§ **What is required**: Narrow the data below down to the lines containing "context".

§ **Information shown**:
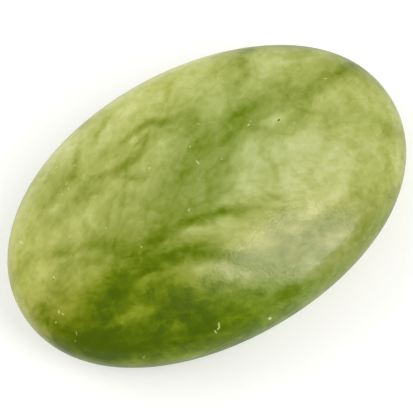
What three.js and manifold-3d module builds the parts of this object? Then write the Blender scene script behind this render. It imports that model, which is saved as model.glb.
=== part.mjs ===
// A palm stone of pale green jade, shaped and tumble-polished into a thick oval pillow.
// One solid piece. It lies on a small flat spot worn into its belly.
// Millimetres, +Z up, long axis along X. The origin is under the middle of the stone, on the flat spot's plane.

import * as THREE from "three";
import { mergeVertices } from "three/addons/utils/BufferGeometryUtils.js";
import Module from "manifold-3d";

// Outer size of the finished stone.
const LENGTH = 60;
const WIDTH = 39.5;
const THICKNESS = 17;

// The widest line runs round the stone a little below half its height, so the top is the taller dome.
const BELLY_SHARE = 0.47;

// Powers of the superellipses that bound the stone: 2 is a plain ellipse, and more is fuller at the corners.
const PLAN_FULLNESS = 2.07;
const SECTION_FULLNESS = 2.35;

// The +X end is a little thicker than the other, as a share of the thickness.
const WEDGE = 0.035;

// The flat spot's length along X. The dome's curve gives its width.
const REST_SPOT_LENGTH = 16;

// Broad, very shallow waves that grinding by hand leaves in the surface:
// height in mm, waves over the stone's length, width and thickness, and where the wave starts, in radians.
const GRINDING_WAVES = [
  { height: 0.09, across: [1.3, 0.7, 0.2], start: 0.6 },
  { height: 0.06, across: [-0.9, 1.6, 0.4], start: 2.1 },
  { height: 0.04, across: [2.4, 1.1, -0.6], start: 4.4 },
];

// Rows of triangles along each edge of the 20-sided start shape, less one.
const SURFACE_DETAIL = 17;

// Height of the block that cuts the flat spot, which reaches well below the belly.
const SPOT_CUTTER_HEIGHT = 10;

const wasm = await Module();
wasm.setup();

// How far out a direction's point moves, from 1 on the plain ellipsoid to where it meets the fuller stone.
function fullness(unit) {
  const plan =
    Math.abs(unit.x) ** PLAN_FULLNESS + Math.abs(unit.y) ** PLAN_FULLNESS;
  const section =
    plan ** (SECTION_FULLNESS / PLAN_FULLNESS) +
    Math.abs(unit.z) ** SECTION_FULLNESS;
  return section ** (-1 / SECTION_FULLNESS);
}

// The height of the grinding waves at a point given in shares of the half sizes.
function grindingHeight(share) {
  return GRINDING_WAVES.reduce((sum, wave) => {
    const [alongX, alongY, alongZ] = wave.across;
    const turns = (alongX * share.x + alongY * share.y + alongZ * share.z) / 2;
    return sum + wave.height * Math.sin(2 * Math.PI * turns + wave.start);
  }, 0);
}

// The surface point that a direction from the stone's middle reaches.
// The belly is ground truest, so the waves die out towards its middle, and only the top is wedged.
function stonePoint(unit) {
  const share = unit.clone().multiplyScalar(fullness(unit));
  const isTop = unit.z > 0;
  const depth = isTop ? 1 - BELLY_SHARE : BELLY_SHARE;
  const wedge = isTop ? 1 + WEDGE * share.x : 1;
  const out = (grindingHeight(share) * (1 + share.z)) / 2;
  return new THREE.Vector3(
    (share.x * LENGTH) / 2 + out * unit.x,
    (share.y * WIDTH) / 2 + out * unit.y,
    share.z * depth * THICKNESS * wedge + out * unit.z,
  );
}

// How far the flat spot's plane lies above the lowest point of the unworn belly.
function spotDepth() {
  const reach = REST_SPOT_LENGTH / LENGTH;
  const heightThere = (1 - reach ** SECTION_FULLNESS) ** (1 / SECTION_FULLNESS);
  return BELLY_SHARE * THICKNESS * (1 - heightThere);
}

function pebbleGeometry() {
  const geometry = new THREE.IcosahedronGeometry(1, SURFACE_DETAIL);
  const position = geometry.getAttribute("position");
  const unit = new THREE.Vector3();
  for (let i = 0; i < position.count; i++) {
    unit.fromBufferAttribute(position, i).normalize();
    const point = stonePoint(unit);
    position.setXYZ(i, point.x, point.y, point.z);
  }
  return geometry;
}

// A three.js geometry as a manifold-3d solid.
function toSolid(geometry) {
  const bare = geometry.clone();
  bare.deleteAttribute("normal");
  bare.deleteAttribute("uv");
  const merged = mergeVertices(bare, 1e-4);
  return new wasm.Manifold(
    new wasm.Mesh({
      numProp: 3,
      vertProperties: merged.getAttribute("position").array,
      triVerts: new Uint32Array(merged.index.array),
    }),
  );
}

// A manifold-3d solid as a three.js geometry.
function toGeometry(solid) {
  const mesh = solid.getMesh();
  const geometry = new THREE.BufferGeometry();
  geometry.setAttribute(
    "position",
    new THREE.BufferAttribute(new Float32Array(mesh.vertProperties), 3),
  );
  geometry.setIndex(new THREE.BufferAttribute(mesh.triVerts, 1));
  return geometry;
}

// The pebble with its flat spot cut, moved to the part's frame and brought to its exact size.
function stoneGeometry() {
  const pebble = pebbleGeometry();
  pebble.computeBoundingBox();
  const planeZ = pebble.boundingBox.min.z + spotDepth();
  const cutter = new THREE.BoxGeometry(LENGTH, WIDTH, SPOT_CUTTER_HEIGHT);
  cutter.translate(0, 0, planeZ - SPOT_CUTTER_HEIGHT / 2);
  const stone = toGeometry(toSolid(pebble).subtract(toSolid(cutter)));

  stone.computeBoundingBox();
  const size = stone.boundingBox.getSize(new THREE.Vector3());
  const middle = stone.boundingBox.getCenter(new THREE.Vector3());
  stone.translate(-middle.x, -middle.y, -stone.boundingBox.min.z);
  stone.scale(LENGTH / size.x, WIDTH / size.y, THICKNESS / size.z);
  stone.computeVertexNormals();
  return stone;
}

const polishedJade = new THREE.MeshStandardMaterial({
  color: 0x9fac52,
  roughness: 0.28,
  metalness: 0,
});

const palmStone = new THREE.Group();
const stone = new THREE.Mesh(stoneGeometry(), polishedJade);
stone.name = "jade_stone";
palmStone.add(stone);

export default palmStone;
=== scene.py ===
# %% [markdown]
# # A polished jade palm stone
# One thick oval pebble of pale green jade. It was sawn from rock, ground to a pillow shape by hand and
# then tumbled with ever finer grit until it shone. Everything that the eye reads as jade is in three
# things: a very simple, very even shape, a cloudy green body with veins in it, and a soft polish with a
# few pits that the grit never reached. The cells below make them in that order.

import math

import bmesh
import bpy
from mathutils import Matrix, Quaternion, Vector


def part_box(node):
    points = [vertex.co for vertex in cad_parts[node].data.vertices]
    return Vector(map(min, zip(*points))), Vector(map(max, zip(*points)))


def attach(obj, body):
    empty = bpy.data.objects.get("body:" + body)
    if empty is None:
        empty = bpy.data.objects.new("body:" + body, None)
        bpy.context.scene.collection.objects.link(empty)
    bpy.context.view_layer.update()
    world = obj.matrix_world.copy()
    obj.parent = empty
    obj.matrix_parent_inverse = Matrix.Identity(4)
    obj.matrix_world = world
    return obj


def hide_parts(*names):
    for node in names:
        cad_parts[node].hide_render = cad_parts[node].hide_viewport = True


MM = 0.001

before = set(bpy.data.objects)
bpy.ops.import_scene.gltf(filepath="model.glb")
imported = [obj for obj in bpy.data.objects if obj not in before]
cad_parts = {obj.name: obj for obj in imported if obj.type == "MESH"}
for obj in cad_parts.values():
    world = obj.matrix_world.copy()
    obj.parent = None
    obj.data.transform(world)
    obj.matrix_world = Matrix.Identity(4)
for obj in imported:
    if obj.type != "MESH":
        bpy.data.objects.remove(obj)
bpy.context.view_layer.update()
stone_low, stone_high = (Vector(corner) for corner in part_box("jade_stone"))
stone_size = stone_high - stone_low
print("stone, mm:", [round(side / MM, 2) for side in stone_size])

# %% [markdown]
# ## The camera
# The stone is seen from high up and in front, turned so that its thicker end points up to the right. A
# long lens keeps the oval from swelling at the near side.

# %% Camera
CAMERA_AZIMUTH = math.radians(-32.5)
CAMERA_ELEVATION = math.radians(70)
CAMERA_DISTANCE = 238 * MM
CAMERA_LENS = 150
NEAREST_SEEN = 10 * MM
FARTHEST_SEEN = 10
AIM = Vector((-0.75, -0.6, 8.5)) * MM

toward_camera = Vector((
    math.sin(CAMERA_AZIMUTH) * math.cos(CAMERA_ELEVATION),
    -math.cos(CAMERA_AZIMUTH) * math.cos(CAMERA_ELEVATION),
    math.sin(CAMERA_ELEVATION),
))
camera_data = bpy.data.cameras.new("camera")
camera_data.lens = CAMERA_LENS
camera_data.clip_start = NEAREST_SEEN
camera_data.clip_end = FARTHEST_SEEN
camera = bpy.data.objects.new("camera", camera_data)
camera.location = AIM + toward_camera * CAMERA_DISTANCE
camera.rotation_euler = toward_camera.to_track_quat("Z", "Y").to_euler()
bpy.context.scene.collection.objects.link(camera)
bpy.context.scene.camera = camera
print("camera at, mm:", [round(value / MM) for value in camera.location])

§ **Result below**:
        bpy.context.scene.collection.objects.link(empty)
    bpy.context.view_layer.update()
bpy.context.view_layer.update()
bpy.context.scene.collection.objects.link(camera)
bpy.context.scene.camera = camera